Подплывая к родным берегам, я думал о погребальных плачах, о слезах и скорби по мне, собственной волей назвавшемся жертвой богу. Прогнать эти воспоминания было нелегко. Какая-то старуха поцеловала меня.
На Бычьем дворе голоса девушек и юношей не смолкали весь день. Я все еще слышал их.
– Смотрите, мы вернулись. Да, вернулись, все до единого, вот и твой сын. Нет, критяне не будут преследовать нас, потому что Минос погиб. Рухнул Дом секиры! И мы бились в его развалинах после землетрясения. Тесей сразил наследника критского царя Минотавра. Мы свободны! Больше дани Криту не будет!
Люди смотрели на нас и вполголоса разговаривали. Новость была слишком велика, чтобы радовать. Мир без Крита станет совсем иным. А потом молодые люди, вскочив на ноги, запели пеан.

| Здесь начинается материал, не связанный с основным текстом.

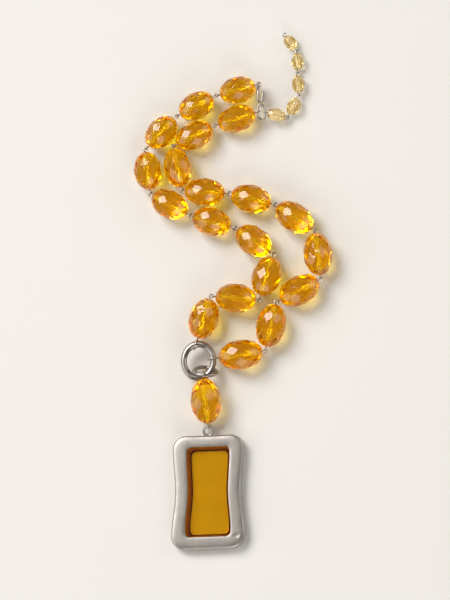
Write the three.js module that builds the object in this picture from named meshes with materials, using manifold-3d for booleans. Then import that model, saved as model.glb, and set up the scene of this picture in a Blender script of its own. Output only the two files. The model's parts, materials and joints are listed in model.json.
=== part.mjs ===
import * as THREE from 'three';
import { mergeVertices } from 'three/addons/utils/BufferGeometryUtils.js';
import Module from 'manifold-3d';

// A pendant necklace laid on a flat surface: two strands of faceted oval beads
// on eye wires run from a centre ring to a hook and an extender, and a cast
// pendant hangs from the ring on a drop bead. Millimetres, +Z up. The strands
// and the clasp are at the +Y end, and the pendant is at the -Y end.

const wasm = await Module();
wasm.setup();

// ---------------------------------------------------------------- dimensions

// Clearances.
const linkPlay = 0.3; // between two wires that are looped through each other
const centreRingPlay = 0.9; // between the centre ring and the two eyes on it
const boreClearance = 0.3; // between a wire and the bore of its bead
const shoulderGap = 0.15; // between the end of a bead and the eye beside it
const dropRingPlay = 0.8; // between the drop ring and the centre ring inside it
const seatClearance = 0.3; // between the resin inset and its tray

// Eye wires: one wire through each bead, with a closed eye at both ends.
const wireDiameter = 0.7;
const smallWireDiameter = 0.6;

// Strand beads, graduated from the centre ring to the clasp. The strands lie
// side by side, so the step from link to link is never less than this share of
// the bead's width.
const leastStepPerWidth = 1.62;
const hookBeadLengths = [20.5, 18.4]; // at the centre ring and at the clasp
const extenderBeadLengths = [21.9, 19.3];
const beadWidthAtRing = 15.4;
const beadWidthAtClasp = 14.0;

// Drop bead, between the centre ring and the pendant.
const dropBeadLength = 22.4;
const dropBeadWidth = 15.8;

// Extender beads, graduated from the end ring to the free end.
const smallBeadLengthFirst = 9.2;
const smallBeadLengthLast = 7.6;
const smallBeadWidthFirst = 6.7;
const smallBeadWidthLast = 6.2;

// Facets of every bead.
const beadFacets = 10;
const smallBeadFacets = 8;
const facetLatitudes = [-76, -50, -25, 0, 25, 50, 76];
const smallFacetLatitudes = [-72, -38, 0, 38, 72];

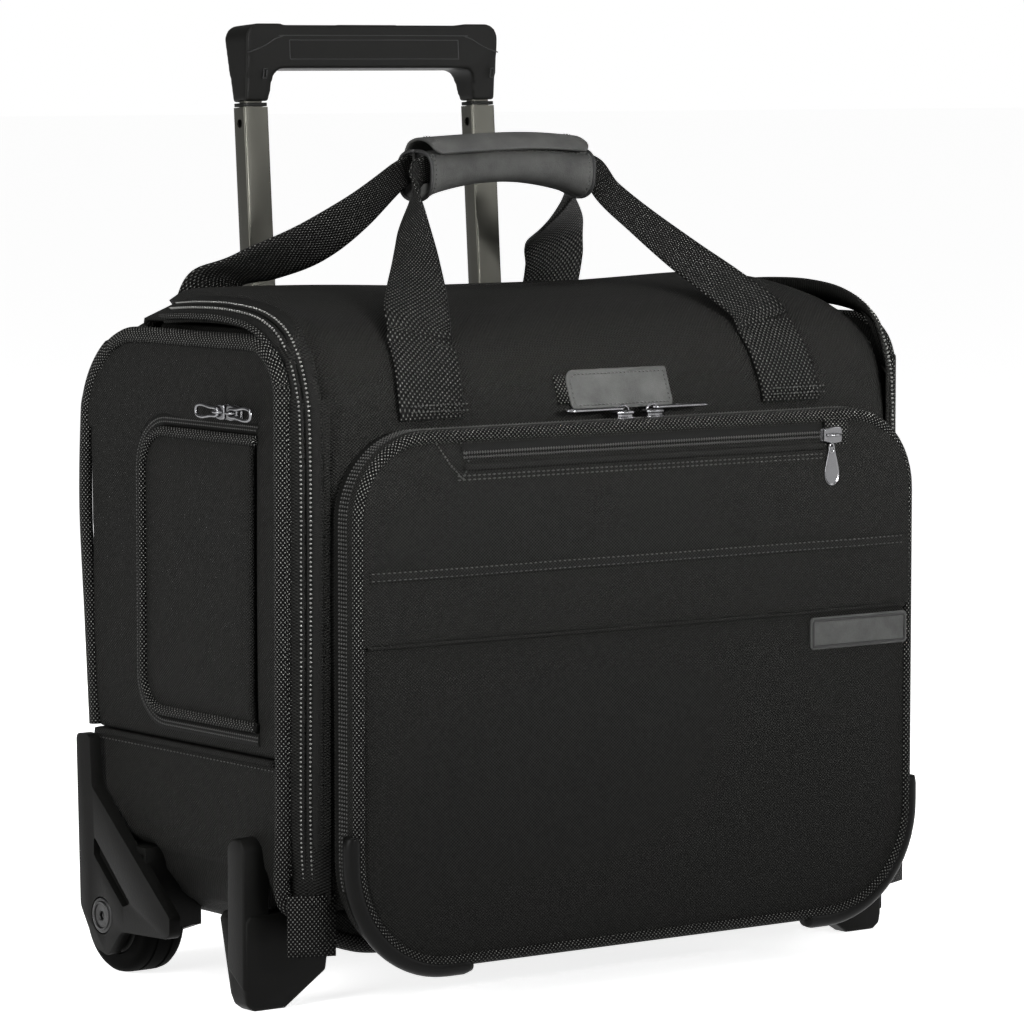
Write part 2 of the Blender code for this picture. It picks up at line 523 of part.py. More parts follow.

Я улыбнулся своим товарищам:
– Ужинаем дома.
Но сердце мое говорило: «Молчите об остальном, мои дорогие собратья по тайне. Люди уже узнали то, что способны понять… так не старайтесь перекричать ветер». Но мои спутники все трещали, и вновь обретенный аттический слух доносил до меня птичьи, чужеземные нотки в их речи.